§ RECORDED INFORMATION:
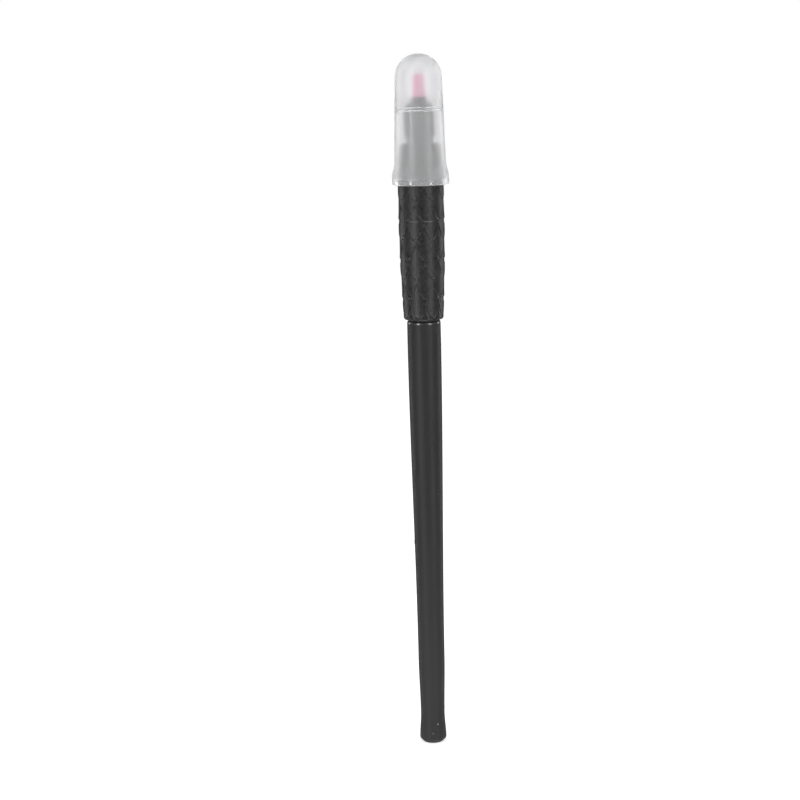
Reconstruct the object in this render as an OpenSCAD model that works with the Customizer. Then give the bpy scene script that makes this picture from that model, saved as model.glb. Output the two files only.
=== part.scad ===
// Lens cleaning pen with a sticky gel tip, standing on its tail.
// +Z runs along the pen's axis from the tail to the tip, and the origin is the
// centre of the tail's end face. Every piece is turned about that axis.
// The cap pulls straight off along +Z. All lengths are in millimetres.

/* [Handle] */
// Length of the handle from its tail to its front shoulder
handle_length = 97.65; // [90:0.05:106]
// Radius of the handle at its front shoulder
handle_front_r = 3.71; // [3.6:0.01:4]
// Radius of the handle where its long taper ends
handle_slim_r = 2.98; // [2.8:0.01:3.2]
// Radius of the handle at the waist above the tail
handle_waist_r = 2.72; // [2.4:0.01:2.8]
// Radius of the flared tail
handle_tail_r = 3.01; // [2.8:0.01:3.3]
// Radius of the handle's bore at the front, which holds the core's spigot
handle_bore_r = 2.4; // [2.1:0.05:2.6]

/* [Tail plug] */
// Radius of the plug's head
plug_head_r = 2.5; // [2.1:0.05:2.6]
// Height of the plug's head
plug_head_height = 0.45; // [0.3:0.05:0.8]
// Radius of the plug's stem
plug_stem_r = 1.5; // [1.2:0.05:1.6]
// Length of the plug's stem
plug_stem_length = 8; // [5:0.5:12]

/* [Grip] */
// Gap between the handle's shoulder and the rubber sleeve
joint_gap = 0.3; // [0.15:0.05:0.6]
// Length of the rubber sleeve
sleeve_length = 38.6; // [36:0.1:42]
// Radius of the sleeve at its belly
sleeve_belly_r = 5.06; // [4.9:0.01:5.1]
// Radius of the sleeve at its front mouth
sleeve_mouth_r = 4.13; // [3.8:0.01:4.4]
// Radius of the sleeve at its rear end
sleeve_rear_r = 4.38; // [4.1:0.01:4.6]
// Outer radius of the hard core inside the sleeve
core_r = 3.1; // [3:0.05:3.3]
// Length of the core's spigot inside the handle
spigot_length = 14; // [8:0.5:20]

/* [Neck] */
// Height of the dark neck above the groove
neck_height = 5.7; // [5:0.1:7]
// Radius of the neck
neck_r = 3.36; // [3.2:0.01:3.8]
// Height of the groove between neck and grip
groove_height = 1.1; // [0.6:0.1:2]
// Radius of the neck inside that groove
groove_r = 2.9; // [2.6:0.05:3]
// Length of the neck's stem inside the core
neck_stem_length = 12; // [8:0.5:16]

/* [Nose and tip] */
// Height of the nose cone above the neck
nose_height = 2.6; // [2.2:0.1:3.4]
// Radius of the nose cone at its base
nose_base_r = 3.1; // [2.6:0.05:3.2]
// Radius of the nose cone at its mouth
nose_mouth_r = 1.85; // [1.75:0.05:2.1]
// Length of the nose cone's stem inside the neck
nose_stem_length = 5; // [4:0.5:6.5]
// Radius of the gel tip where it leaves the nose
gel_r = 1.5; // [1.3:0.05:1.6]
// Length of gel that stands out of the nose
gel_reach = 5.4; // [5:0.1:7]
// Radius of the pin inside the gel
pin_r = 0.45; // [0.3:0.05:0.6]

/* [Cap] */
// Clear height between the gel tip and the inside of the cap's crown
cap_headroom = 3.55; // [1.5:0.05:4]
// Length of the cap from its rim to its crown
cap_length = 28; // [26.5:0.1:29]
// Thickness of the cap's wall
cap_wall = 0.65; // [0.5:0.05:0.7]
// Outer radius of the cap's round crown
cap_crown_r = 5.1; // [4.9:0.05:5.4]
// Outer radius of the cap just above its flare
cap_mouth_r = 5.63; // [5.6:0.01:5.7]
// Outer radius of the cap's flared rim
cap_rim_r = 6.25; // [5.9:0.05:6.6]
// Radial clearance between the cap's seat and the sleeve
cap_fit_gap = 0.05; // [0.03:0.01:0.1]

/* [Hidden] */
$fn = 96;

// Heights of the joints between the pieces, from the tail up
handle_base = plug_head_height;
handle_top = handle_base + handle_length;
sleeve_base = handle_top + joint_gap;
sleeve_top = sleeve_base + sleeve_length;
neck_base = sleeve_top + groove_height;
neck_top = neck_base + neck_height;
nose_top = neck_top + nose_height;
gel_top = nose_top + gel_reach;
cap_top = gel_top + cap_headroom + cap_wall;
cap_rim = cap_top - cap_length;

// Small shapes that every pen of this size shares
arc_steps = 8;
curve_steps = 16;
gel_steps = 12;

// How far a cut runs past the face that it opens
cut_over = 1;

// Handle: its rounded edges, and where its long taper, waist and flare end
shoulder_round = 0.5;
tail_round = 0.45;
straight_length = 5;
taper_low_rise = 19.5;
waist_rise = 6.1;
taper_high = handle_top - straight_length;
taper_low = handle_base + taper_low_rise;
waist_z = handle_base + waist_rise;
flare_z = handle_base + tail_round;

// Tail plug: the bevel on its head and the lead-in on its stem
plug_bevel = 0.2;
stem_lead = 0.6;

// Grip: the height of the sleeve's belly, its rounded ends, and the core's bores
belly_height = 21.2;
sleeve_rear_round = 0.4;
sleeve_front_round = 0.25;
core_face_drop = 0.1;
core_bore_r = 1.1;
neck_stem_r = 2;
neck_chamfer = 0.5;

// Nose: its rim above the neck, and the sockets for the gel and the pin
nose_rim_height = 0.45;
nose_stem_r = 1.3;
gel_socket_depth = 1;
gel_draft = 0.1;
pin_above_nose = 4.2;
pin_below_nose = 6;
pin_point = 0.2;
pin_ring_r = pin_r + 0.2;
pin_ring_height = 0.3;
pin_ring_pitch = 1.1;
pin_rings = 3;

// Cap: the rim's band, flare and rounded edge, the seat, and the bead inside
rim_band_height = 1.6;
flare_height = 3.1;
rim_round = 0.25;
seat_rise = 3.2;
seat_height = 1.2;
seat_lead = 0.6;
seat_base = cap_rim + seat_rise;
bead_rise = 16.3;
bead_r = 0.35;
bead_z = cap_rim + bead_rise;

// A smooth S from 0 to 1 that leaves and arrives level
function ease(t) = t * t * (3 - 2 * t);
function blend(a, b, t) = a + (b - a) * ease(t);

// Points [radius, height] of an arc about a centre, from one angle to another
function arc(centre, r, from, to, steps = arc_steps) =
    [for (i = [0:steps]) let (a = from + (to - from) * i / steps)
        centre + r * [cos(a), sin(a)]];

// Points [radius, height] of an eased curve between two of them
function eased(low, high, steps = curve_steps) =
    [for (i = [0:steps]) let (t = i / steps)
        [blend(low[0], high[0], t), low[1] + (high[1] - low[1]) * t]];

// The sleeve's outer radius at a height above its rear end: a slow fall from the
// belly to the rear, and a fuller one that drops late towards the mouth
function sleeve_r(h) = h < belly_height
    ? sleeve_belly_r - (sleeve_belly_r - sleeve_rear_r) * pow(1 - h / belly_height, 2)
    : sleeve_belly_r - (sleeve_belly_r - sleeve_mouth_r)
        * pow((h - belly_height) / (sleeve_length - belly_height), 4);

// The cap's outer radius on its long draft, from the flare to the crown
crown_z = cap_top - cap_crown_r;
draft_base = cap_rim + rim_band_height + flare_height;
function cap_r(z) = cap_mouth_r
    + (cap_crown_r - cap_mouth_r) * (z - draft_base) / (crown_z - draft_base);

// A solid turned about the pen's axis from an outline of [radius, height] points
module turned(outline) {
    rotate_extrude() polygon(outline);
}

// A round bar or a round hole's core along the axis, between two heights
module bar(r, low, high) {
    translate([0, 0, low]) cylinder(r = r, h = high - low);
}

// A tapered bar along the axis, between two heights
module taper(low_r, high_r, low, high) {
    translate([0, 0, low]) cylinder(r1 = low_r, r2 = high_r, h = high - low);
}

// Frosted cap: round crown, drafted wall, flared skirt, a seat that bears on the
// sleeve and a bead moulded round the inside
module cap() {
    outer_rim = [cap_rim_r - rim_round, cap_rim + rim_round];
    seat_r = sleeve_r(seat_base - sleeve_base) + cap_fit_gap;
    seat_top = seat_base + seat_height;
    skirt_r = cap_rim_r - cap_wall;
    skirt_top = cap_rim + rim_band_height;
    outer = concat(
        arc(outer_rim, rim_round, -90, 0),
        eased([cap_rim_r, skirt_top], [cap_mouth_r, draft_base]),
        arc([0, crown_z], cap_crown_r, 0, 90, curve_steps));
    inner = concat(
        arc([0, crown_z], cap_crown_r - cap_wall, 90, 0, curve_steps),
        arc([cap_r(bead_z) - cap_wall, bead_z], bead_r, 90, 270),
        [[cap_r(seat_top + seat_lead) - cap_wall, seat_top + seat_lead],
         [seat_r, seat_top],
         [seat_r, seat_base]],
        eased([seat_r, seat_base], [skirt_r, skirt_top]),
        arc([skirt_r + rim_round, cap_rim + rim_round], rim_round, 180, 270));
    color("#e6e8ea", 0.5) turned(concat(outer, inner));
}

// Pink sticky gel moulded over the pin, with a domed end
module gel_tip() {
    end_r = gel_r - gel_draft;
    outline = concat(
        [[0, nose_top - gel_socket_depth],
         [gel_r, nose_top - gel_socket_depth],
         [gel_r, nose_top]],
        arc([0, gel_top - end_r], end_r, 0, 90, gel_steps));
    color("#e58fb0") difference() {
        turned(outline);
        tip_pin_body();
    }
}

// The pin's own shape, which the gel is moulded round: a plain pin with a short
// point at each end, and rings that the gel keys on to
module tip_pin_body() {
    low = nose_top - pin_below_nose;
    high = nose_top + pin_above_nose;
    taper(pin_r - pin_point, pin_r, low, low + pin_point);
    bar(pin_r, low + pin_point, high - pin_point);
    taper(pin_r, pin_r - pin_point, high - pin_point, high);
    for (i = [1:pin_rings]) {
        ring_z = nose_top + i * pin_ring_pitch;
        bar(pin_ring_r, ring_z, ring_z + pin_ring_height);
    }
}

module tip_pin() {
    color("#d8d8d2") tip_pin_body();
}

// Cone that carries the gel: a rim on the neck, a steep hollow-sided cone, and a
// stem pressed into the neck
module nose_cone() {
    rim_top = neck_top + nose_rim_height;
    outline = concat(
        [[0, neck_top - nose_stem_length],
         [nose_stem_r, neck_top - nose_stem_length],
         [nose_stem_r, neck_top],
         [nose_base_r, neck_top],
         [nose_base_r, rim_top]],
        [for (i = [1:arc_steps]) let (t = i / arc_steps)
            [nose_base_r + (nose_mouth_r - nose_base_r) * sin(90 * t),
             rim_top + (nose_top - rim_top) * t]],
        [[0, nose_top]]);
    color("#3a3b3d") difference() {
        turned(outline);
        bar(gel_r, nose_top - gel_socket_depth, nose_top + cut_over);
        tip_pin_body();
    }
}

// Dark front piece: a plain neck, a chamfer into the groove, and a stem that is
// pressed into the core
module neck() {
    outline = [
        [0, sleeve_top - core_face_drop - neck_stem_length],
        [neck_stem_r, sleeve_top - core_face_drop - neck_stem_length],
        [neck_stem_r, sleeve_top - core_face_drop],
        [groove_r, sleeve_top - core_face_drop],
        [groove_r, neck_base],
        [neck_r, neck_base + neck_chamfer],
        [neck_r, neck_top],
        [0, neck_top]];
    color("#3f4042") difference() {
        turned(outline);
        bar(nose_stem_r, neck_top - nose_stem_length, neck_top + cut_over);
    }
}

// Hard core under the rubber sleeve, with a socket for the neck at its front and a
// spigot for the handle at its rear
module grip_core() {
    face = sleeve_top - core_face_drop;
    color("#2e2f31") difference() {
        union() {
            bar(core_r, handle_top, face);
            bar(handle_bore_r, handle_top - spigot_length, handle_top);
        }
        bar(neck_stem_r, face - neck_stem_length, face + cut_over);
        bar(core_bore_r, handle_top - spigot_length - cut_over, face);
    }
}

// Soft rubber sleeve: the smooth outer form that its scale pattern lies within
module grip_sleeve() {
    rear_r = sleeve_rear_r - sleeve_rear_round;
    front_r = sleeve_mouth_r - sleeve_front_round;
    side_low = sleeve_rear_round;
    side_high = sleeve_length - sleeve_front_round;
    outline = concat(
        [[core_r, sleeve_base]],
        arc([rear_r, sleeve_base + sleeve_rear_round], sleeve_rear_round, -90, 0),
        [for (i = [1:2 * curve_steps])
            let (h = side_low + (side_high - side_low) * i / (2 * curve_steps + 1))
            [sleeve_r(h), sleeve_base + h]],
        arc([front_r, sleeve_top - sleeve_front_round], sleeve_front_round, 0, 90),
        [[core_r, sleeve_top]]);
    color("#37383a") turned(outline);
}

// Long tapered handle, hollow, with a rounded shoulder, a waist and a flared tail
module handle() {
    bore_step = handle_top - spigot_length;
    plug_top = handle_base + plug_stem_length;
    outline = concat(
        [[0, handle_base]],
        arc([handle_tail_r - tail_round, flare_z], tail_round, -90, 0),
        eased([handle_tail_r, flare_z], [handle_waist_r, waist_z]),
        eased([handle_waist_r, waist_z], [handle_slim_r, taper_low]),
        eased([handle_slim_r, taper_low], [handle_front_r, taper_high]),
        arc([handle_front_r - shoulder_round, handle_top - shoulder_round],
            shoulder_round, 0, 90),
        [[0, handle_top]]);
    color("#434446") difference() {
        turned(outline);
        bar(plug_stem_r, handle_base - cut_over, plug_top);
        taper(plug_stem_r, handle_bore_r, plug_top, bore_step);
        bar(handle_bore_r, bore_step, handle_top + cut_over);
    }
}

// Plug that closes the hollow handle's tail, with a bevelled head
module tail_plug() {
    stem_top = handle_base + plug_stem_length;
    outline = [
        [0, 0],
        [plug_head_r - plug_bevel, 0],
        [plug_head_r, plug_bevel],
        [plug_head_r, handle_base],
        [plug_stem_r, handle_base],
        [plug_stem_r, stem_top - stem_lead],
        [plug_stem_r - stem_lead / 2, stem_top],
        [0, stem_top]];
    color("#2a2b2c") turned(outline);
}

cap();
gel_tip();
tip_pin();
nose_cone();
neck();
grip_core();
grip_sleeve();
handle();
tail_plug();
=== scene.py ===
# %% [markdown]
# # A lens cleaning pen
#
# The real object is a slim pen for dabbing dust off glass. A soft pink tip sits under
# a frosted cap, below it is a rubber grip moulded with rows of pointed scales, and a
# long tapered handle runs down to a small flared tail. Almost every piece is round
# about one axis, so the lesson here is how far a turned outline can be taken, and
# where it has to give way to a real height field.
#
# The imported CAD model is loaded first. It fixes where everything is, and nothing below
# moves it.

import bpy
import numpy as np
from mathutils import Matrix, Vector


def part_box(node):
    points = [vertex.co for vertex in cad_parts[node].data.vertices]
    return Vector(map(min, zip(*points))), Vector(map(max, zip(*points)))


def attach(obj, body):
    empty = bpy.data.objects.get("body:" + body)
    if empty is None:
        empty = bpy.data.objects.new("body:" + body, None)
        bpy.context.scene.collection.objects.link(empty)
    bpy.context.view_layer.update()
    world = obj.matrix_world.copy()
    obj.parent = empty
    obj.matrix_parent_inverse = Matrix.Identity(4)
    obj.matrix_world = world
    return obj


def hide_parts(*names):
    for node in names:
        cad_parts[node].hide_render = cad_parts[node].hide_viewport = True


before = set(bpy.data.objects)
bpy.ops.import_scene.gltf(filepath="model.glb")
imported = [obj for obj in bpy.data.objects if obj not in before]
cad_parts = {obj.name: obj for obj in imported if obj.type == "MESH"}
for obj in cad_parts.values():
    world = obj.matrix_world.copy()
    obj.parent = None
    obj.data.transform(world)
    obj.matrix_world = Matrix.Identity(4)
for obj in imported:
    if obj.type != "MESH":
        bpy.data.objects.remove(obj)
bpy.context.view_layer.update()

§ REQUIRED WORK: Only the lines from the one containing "a bevelled head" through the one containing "# moves it." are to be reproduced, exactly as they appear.

§ TASK RESPONSE:
// Plug that closes the hollow handle's tail, with a bevelled head
module tail_plug() {
    stem_top = handle_base + plug_stem_length;
    outline = [
        [0, 0],
        [plug_head_r - plug_bevel, 0],
        [plug_head_r, plug_bevel],
        [plug_head_r, handle_base],
        [plug_stem_r, handle_base],
        [plug_stem_r, stem_top - stem_lead],
        [plug_stem_r - stem_lead / 2, stem_top],
        [0, stem_top]];
    color("#2a2b2c") turned(outline);
}

cap();
gel_tip();
tip_pin();
nose_cone();
neck();
grip_core();
grip_sleeve();
handle();
tail_plug();
=== scene.py ===
# %% [markdown]
# # A lens cleaning pen
#
# The real object is a slim pen for dabbing dust off glass. A soft pink tip sits under
# a frosted cap, below it is a rubber grip moulded with rows of pointed scales, and a
# long tapered handle runs down to a small flared tail. Almost every piece is round
# about one axis, so the lesson here is how far a turned outline can be taken, and
# where it has to give way to a real height field.
#
# The imported CAD model is loaded first. It fixes where everything is, and nothing below
# moves it.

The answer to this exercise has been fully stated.